## DATA LINES
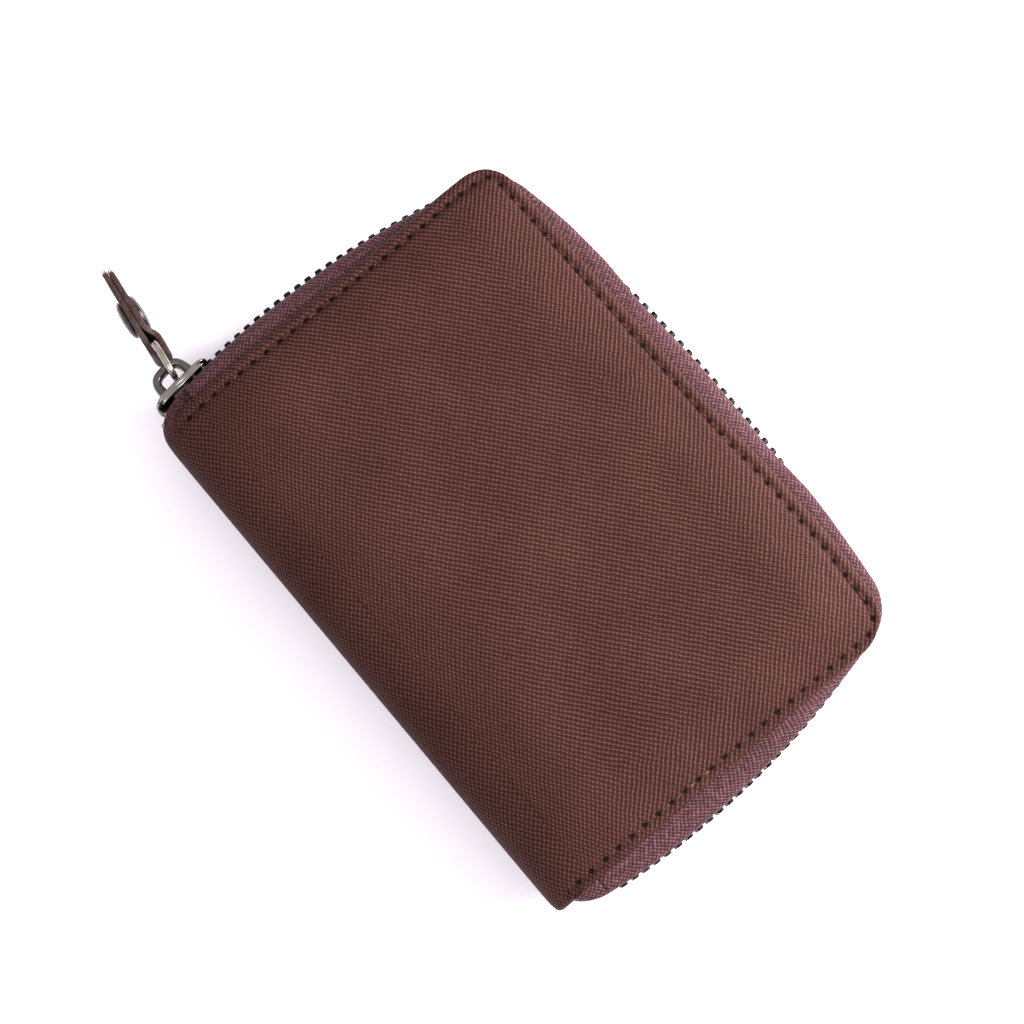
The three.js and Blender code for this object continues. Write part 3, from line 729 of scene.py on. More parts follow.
# Filament thread, slightly brighter than the cloth, its palest flecks painted glints where the plies
# catch the light.
sewing_thread = mottled_finish(
    "brown_sewing_thread",
    "TexNoise",
    [(0.35, "#2c1714"), (0.62, "#3d2622"), (0.78, "#72534b")],
    on="Object",
    grain={"Scale": 900.0, "Detail": 1.0},
    roughness=0.6,
    specular_ior_level=0.1,
)
for side, body, name in ((1, "front_half", "front_seam_thread"), (-1, "back_half", "back_seam_thread")):
    seam = seam_thread(name, side)
    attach(seam, body)


# ---- Wadding and boards ----
# Under each cover lie a sheet of brown foam and a stiff dark board. They are closed in for good.
# The foam shows its open cells and the board its fibres, and both are as dull as blotting paper.
foam = mottled_finish(
    "brown_foam",
    "TexVoronoi",
    [(0, "#241815"), (0.6, "#38261f")],
    out="Distance",
    grain={"Scale": 1400.0},
    roughness=0.95,
    specular_ior_level=0.1,
)
board = mottled_finish(
    "dark_board",
    "TexNoise",
    [(0.3, "#2b211d"), (0.7, "#3a2d27")],
    grain={"Scale": 500.0, "Detail": 4.0},
    roughness=0.9,
    specular_ior_level=0.1,
)
for node, finish in (
    ("front_wadding", foam),
    ("back_wadding", foam),
    ("front_board", board),
    ("back_board", board),
):
    frame["nodes"][node].data.materials.clear()
    frame["nodes"][node].data.materials.append(finish)


# ---- Linings and pockets ----
# Fine dark brown polyester lining, cut to the hems, with card pockets and a note pocket of the same
# cloth. Each pocket's open edge is folded over and sewn.
lining_corner = 15.0  # radius where the zip turns the corner
pocket_corner = 1.0
thin_edge = 0.35  # the share of its thickness that a panel keeps at its rim


def lining_panel(name, node, faces_up, body, fold_edge=False):
    """A sheet over a flat panel of the frame, with a soft rounded edge and slight waves."""
    low, high = box_mm(node)
    _, middle_y, middle = (low + high) / 2
    half_y, thick = (high[1] - low[1]) / 2, (high[2] - low[2]) / 2
    corner = pocket_corner if fold_edge else lining_corner
    nx, ny = 60, 80
    u, v = np.meshgrid(np.linspace(0, 1, nx), np.linspace(-1, 1, ny))
    y = middle_y + v * half_y
    past = np.maximum(np.abs(v) * half_y - (half_y - corner), 0)
    reach = high[0] - corner + np.sqrt(np.maximum(corner**2 - past**2, 0))
    x = low[0] + u * (reach - low[0])
    rim = np.minimum(np.minimum(reach - x, half_y * (1 - np.abs(v))), 1.0)
    edge = np.sqrt(np.clip(1 - (1 - rim) ** 2, 0, 1))
    half = thick * (thin_edge + (1 - thin_edge) * edge)
    wave = 0.06 * np.sin(0.21 * x + 0.13 * y) * rim
    bead = 0.14 * np.exp(-(((high[0] - x - 1.0) / 0.7) ** 2)) if fold_edge else 0
    shown, hidden = half + wave + bead, half - wave
    above, below = (shown, hidden) if faces_up else (hidden, shown)
    top = np.stack([x, y, middle + above], -1).reshape(-1, 3)
    base = np.stack([x, y, middle - below], -1).reshape(-1, 3)
    count = nx * ny
    faces = grid_faces(ny, nx)
    all_faces = [tuple(f) for f in faces] + [tuple(f[::-1] + count) for f in faces]
    ring = (
        list(range(nx))
        + [r * nx + nx - 1 for r in range(1, ny)]
        + [(ny - 1) * nx + c for c in range(nx - 2, -1, -1)]
        + [r * nx for r in range(ny - 2, 0, -1)]
    )
    all_faces += [(a + count, b + count, b, a) for a, b in zip(ring, ring[1:] + ring[:1])]
    cloth_xy = np.stack([x, y, np.zeros_like(x)], -1).reshape(-1, 3)
    both = np.concatenate([cloth_xy, cloth_xy])
    made = closed_piece(name, (np.concatenate([top, base]), all_faces), lining_weave, cloth=both)
    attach(made, body)
    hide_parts(node)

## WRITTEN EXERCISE
Work out the number of lines above that include the string "made" and write only that number.

## THE RESPONSE
2